Órfãos de Francisco

Publicado a

Cresci numa família católica, mas a presença religiosa em casa sempre foi discreta. Fui batizado, mas os passos seguintes na formação religiosa, como a catequese, a 1.ª comunhão ou o crisma, nem sequer foram assunto. Cresci balizado por uma série de valores cristãos e humanistas que interiorizei através do exemplo e que, hoje, procuro transmitir. Uma lista demasiado extensa para detalhar aqui, mas, tentando resumir o essencial, passou sempre pelo respeito pelo próximo, independentemente do género, raça ou cor de pele, tendo como ponto de partida o respeito por nós próprios; dar, ajudar e cuidar sem necessariamente esperar algo em troca; procurar ser conciliador e justo, sem sucumbir ao ódio; ouvir antes de julgar; pensar e agir de forma livre, sabendo questionar as chamadas “verdades absolutas”.

A espiritualidade também teve, e tem, um papel relevante no meu desenvolvimento. Não reside no que se descreve nos Evangelhos, mas em coisas tão simples como a beleza de uma planta, o conforto de um abraço ou as emoções que despertam do contacto com todas as formas de arte. Também ligo o lado espiritual à memória que fica dos que já morreram e ao impacto que as nossas ações têm no outro. Embora respeite, nunca consegui identificar-me com uma religião institucionalizada, dependente do cumprimento de um conjunto de regras, pelo que as hierarquias da Igreja pouco ou nada me diziam, já que não via nelas qualquer autoridade para padronizar ou definir aquilo que devia ser a minha vivência enquanto cristão.

Mas com Francisco senti essa empatia. A simplicidade no seu modo de vida, o trabalho que fez em defesa dos mais marginalizados, a mente aberta e progressista que revelou ao incrementar o papel da Mulher na Igreja ou a permitir bênçãos a casais do mesmo sexo e a encíclia Laudato si, de 2015, que dedicou à “Casa Comum”, abraçando a vanguarda da proteção ambiental e desafiando todos a cumprir esse desígnio para, em conjunto, se promover uma maior justiça social, deram azo a uma admiração crescente pelo líder da Igreja Católica e pelo modo como este exerceu essa liderança. Por outro lado, Francisco defendeu que a fé é “um caminho e um encontro”, não um conjunto de regras ritualísticas, em que formamos a nossa consciência individual. Também aqui me revi.

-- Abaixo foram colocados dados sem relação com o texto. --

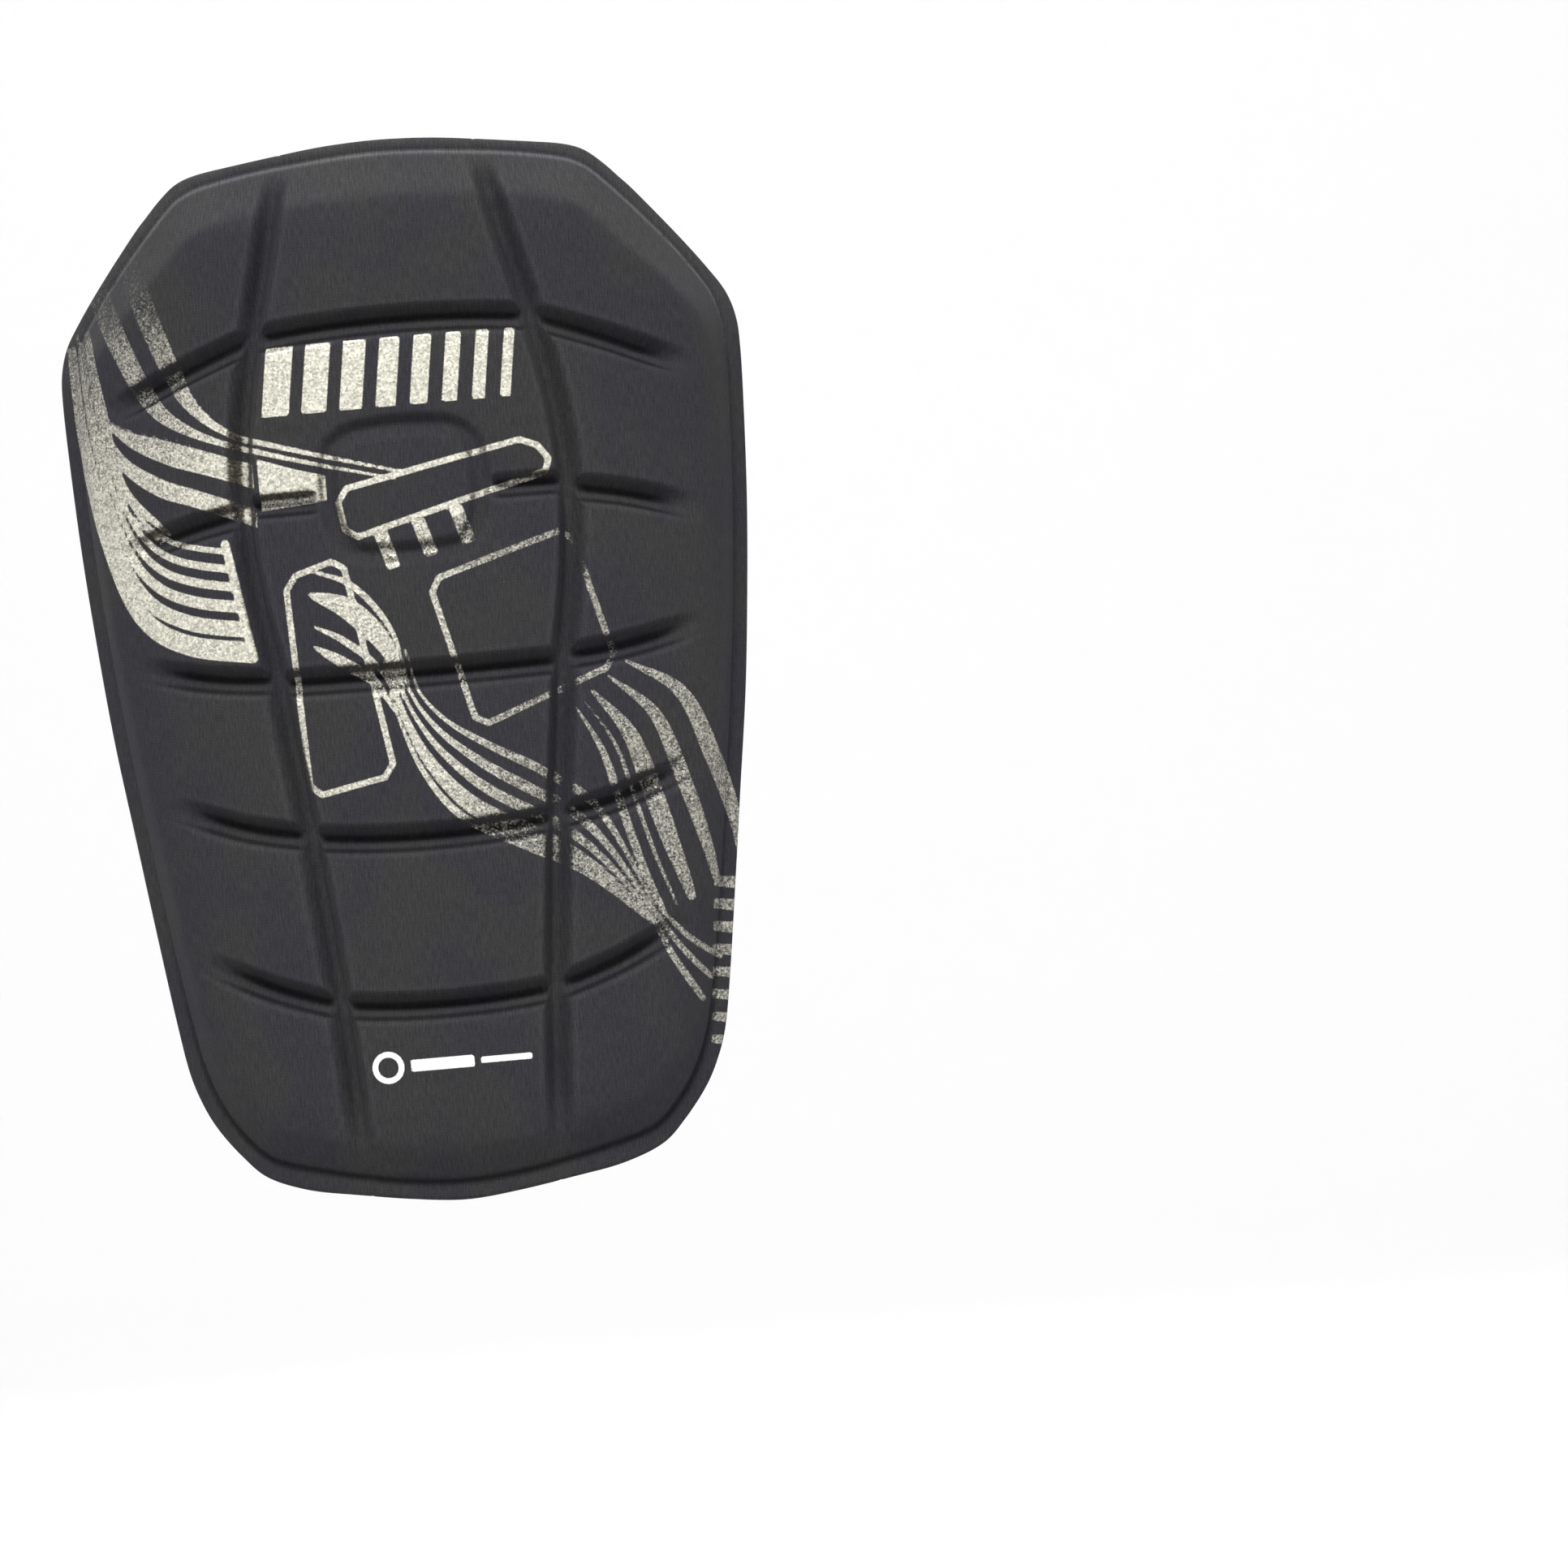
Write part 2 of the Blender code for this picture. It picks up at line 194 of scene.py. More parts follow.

Com a morte de Francisco, de certa forma, também me sinto órfão. Porque o mundo perdeu um líder equilibrado, conciliador e agregador de diferentes consciências e vontades, precisamente quando o planeta enfrenta graves desafios em várias frentes (climáticos, guerras, divisões). Que o legado de Francisco perdure. É de líderes como ele que a Humanidade mais precisa.